The customs officer felt bad. He had assumed he would dislike the rich Arab, simply from the look of his new boat and the cut of his tailor-made clothes. This was a good man. He wrote down the name of the Arab –
Hassan bin Zayid -
and the description of cargo –
human remains ×
2 - on his log sheet.

Hassan climbed into the passenger seat of the minibus and the second African slid shut the rear door and sat on one of the two cheap coffins. Hassan smiled. One type of cargo that did not raise eyebrows in Africa these days was human remains. Coffins were for sale at roadside carpentry stalls and in hardware stores and it was not unusual to see them being carried, full, on the backs of pick-up trucks.

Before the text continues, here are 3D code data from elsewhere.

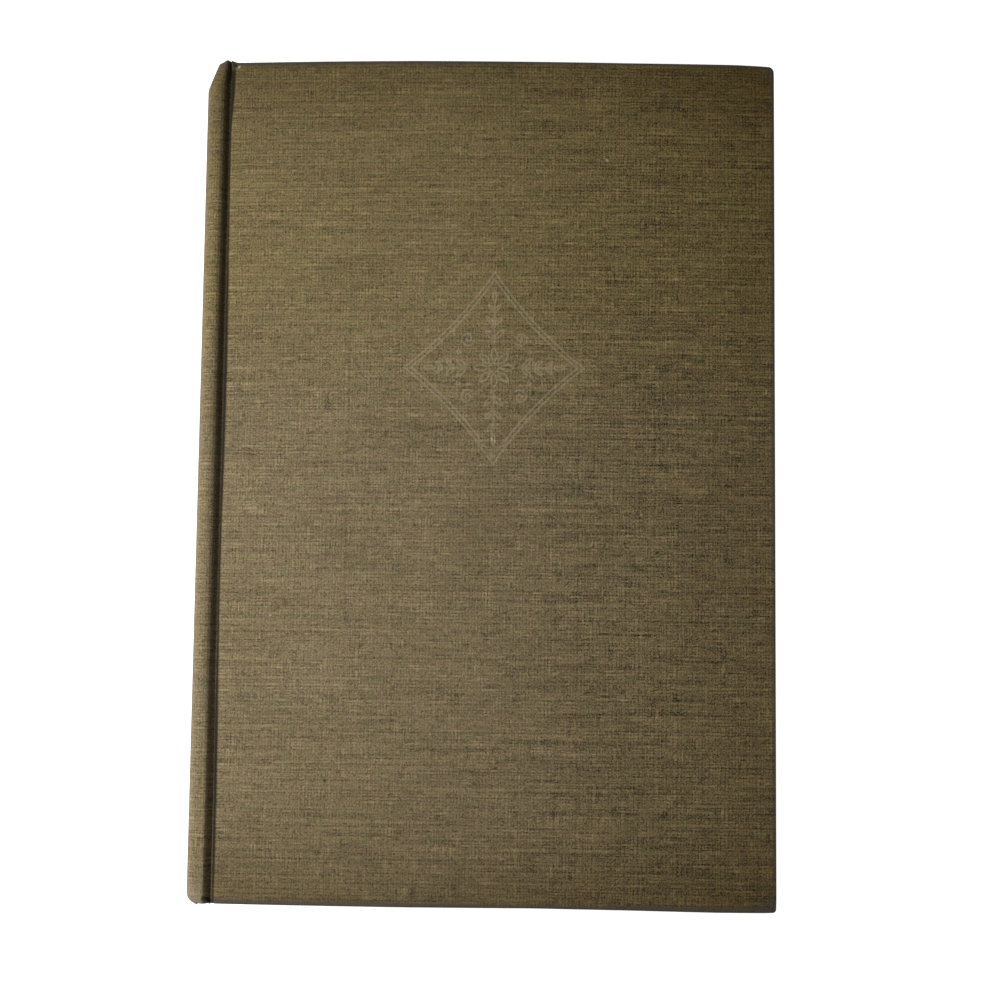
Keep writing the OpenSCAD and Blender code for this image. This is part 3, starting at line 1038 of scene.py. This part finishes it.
def stamp(piece):
    """Presses the ornament into the face of the front cover."""
    spots = stamped_points()
    refine(piece, spots, 2 * line_half, 3, middle_z + face_z - cloth_t)
    at = mesh_points(piece)
    low, high = spots.min(0) - hem_w, spots.max(0) + hem_w
    held = (at[:, 2] > middle_z + face_z - cloth_t) & ((at[:, :2] > low) & (at[:, :2] < high)).all(-1)
    tree = spot_tree(spots)
    gap = np.full(len(at), 1.0)
    gap[held] = [tree.find((x, y, 0))[2] for x, y in at[held, :2]]
    at[:, 2] -= line_depth * hump(gap, line_half)
    move_points(piece, at)
    paint(piece, "stamp", ramp(gap, line_reach, -line_fade))


# The soil and painted shade on the cloth: pale and dark specks on the front cover, each a short stroke
# given in mm from the middle of the book, dirt in the joint with painted shade where it is deep, grey
# rubbing along the edges,
# and darkening towards the edges: the toning that years of light and handling have left, with painted
# shade for the lamp's light falling away from the left.
pale_specks = (((2.7, 10.2), (3.5, 9.4)), ((34.0, 89.3), (34.4, 89.1)), ((-57.9, -39.1), (-57.8, -39.4)),
               ((-70.6, 116.3), (-70.4, 116.6)))
dark_specks = (((48.3, -21.2), (48.8, -21.0)), ((-41.9, -84.0), (-41.8, -84.2)),
               ((-72.0, 116.8), (-71.3, 116.9)))
pale_w = 0.24 * mm
dark_w = 0.3 * mm
# The band of dirt and painted shade in the joint.
shade_dirt_tail_w = 0.35 * mm
shade_dirt_widening = 1.75 * mm
shade_dirt_past_board = 1.05 * mm
shade_dirt_narrowing = 0.3 * mm
shade_dirt_head_w = 0.7 * mm
shade_dirt_head_y = 98 * mm
wander_x = 0.25 * mm
wander_y = 30 * mm
wander_length = 120 * mm
rub_w = 1.35 * mm
rub_fade = 0.9 * mm
corner_rub_r = 4 * mm
cap_rub_w = 2.2 * mm
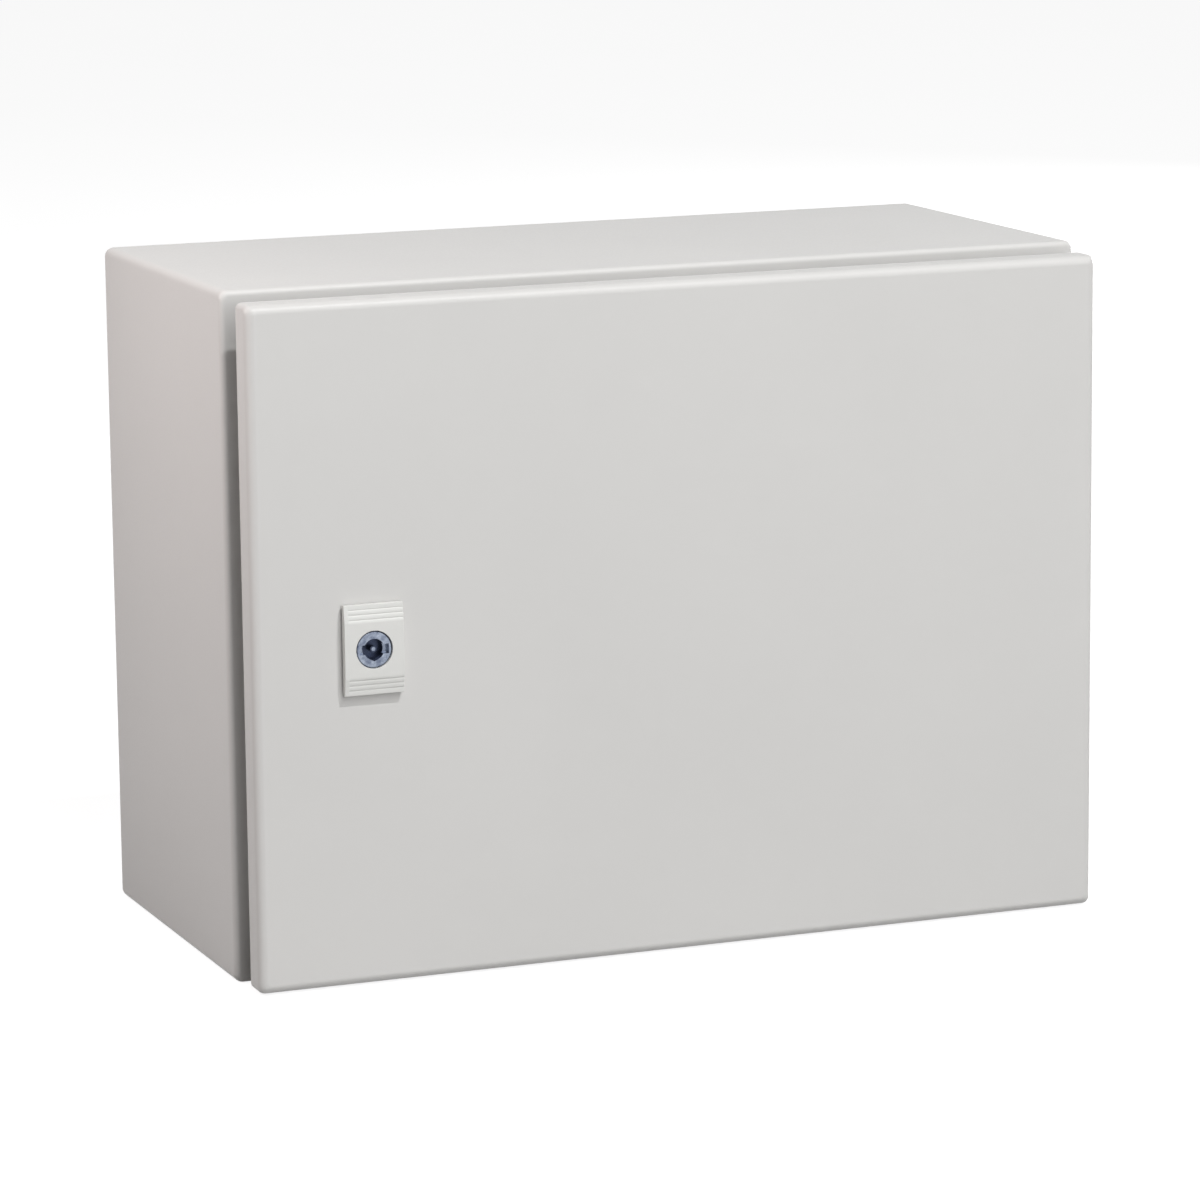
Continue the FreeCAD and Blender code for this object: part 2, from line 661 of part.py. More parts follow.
os.makedirs("parts", exist_ok=True)
solids["body_wrap"] = make_body_wrap()
solids["rear_panel"] = make_rear_panel()
solids["door_panel"] = make_door_panel()
solids["door_seal"] = make_door_seal()
make_plate_fixing()
make_gland_plate()
make_earth_point("body", Vector(-half_width + earth_stud_from_side, rear_inner_y,
                                -half_height + earth_stud_above_base), Vector(0, -1, 0))
make_earth_point("door", Vector(door_left_x + door_earth_from_side, door_inner_y,
                                door_low_z + door_earth_above_edge), Vector(0, 1, 0))
make_hinges()
make_lock()
for name, shape in solids.items():
    shape.exportStep("parts/" + name + ".step")
    print(name, len(shape.Solids), round(shape.Volume, 1), shape.isValid())
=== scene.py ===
import json
from math import cos, hypot, radians, sin, sqrt, tan

import bmesh
import bpy
from bpy.props import FloatProperty, FloatVectorProperty, IntProperty, PointerProperty
from mathutils import Matrix, Vector


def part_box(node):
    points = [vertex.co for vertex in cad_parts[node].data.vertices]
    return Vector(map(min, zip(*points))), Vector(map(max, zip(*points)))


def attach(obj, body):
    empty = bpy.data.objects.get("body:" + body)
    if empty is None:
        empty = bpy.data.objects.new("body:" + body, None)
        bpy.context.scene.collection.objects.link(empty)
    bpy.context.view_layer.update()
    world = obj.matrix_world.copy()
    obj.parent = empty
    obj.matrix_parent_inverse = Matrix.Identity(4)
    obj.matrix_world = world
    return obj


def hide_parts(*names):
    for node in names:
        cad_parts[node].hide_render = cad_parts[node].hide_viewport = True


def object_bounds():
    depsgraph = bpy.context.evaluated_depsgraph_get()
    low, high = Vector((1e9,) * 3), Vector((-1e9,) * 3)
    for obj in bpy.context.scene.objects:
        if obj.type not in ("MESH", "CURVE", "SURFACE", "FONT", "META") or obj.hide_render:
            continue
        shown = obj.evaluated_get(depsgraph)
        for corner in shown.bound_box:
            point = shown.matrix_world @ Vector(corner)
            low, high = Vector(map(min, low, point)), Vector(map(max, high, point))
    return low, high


# Looks of a small steel wall enclosure, laid out as an add-on and run as a script. The solids come
# in as a fixed frame. The folded body keeps its solid and gets its finish here, and the door's
# corners are drawn sharper. Threads, nuts and the foamed seal are made by Geometry Nodes, the
# lock's plate and housing from rows of points, and the other pieces get softened edges.

bl_info = {
    "name": "Steel wall enclosure",
    "version": (1, 0, 0),
    "blender": (4, 5, 0),
    "location": "View3D > Sidebar > Enclosure",
    "description": "Finishes, fasteners, seal and studio for a folded-steel wall enclosure",
    "category": "Add Mesh",
}

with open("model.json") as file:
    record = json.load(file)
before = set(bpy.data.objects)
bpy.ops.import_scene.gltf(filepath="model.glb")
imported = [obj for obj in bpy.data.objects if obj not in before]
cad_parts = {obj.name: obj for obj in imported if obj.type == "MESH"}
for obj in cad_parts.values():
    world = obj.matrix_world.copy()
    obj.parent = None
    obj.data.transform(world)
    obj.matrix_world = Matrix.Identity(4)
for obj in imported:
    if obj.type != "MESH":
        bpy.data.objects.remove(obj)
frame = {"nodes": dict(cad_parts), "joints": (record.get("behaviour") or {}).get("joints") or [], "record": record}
cad_box = [list(corner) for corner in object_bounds()]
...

The virus had taken the mystery, the ritual, the strangeness and even the solemnity out of death.

Disposing of human beings had become big business in Africa.

‘Where to, boss?’ the driver asked.

‘To the ranch,’ bin Zayid said, referring to a game farm owned by the family. The manager, a white Kenyan who had moved to Tanzania to run the property, was away on holidays with his young family.

Hassan’s private aircraft, a Cessna 208, was parked there.

They drove fast and in silence and eventually the driver turned onto a potholed secondary road.

‘Careful,’ Hassan barked as the two coffins bounced and slammed into the metal tray of the van.

The man in the back, who had bumped his head on the roof when the caskets bounced, turned away to hide his smile. What difference did a few bumps make to people who were already dead?

‘Where are you taking these men to be buried, boss?’ the driver asked.

‘I’m going to fly them to the village where they came from. It is near Arusha.’

‘Ah,’ said the driver. ‘That is far.’

‘Yes, that is why I am flying there.’

‘Will you be wanting us to pick you up again, from the ranch, when you return the aeroplane?’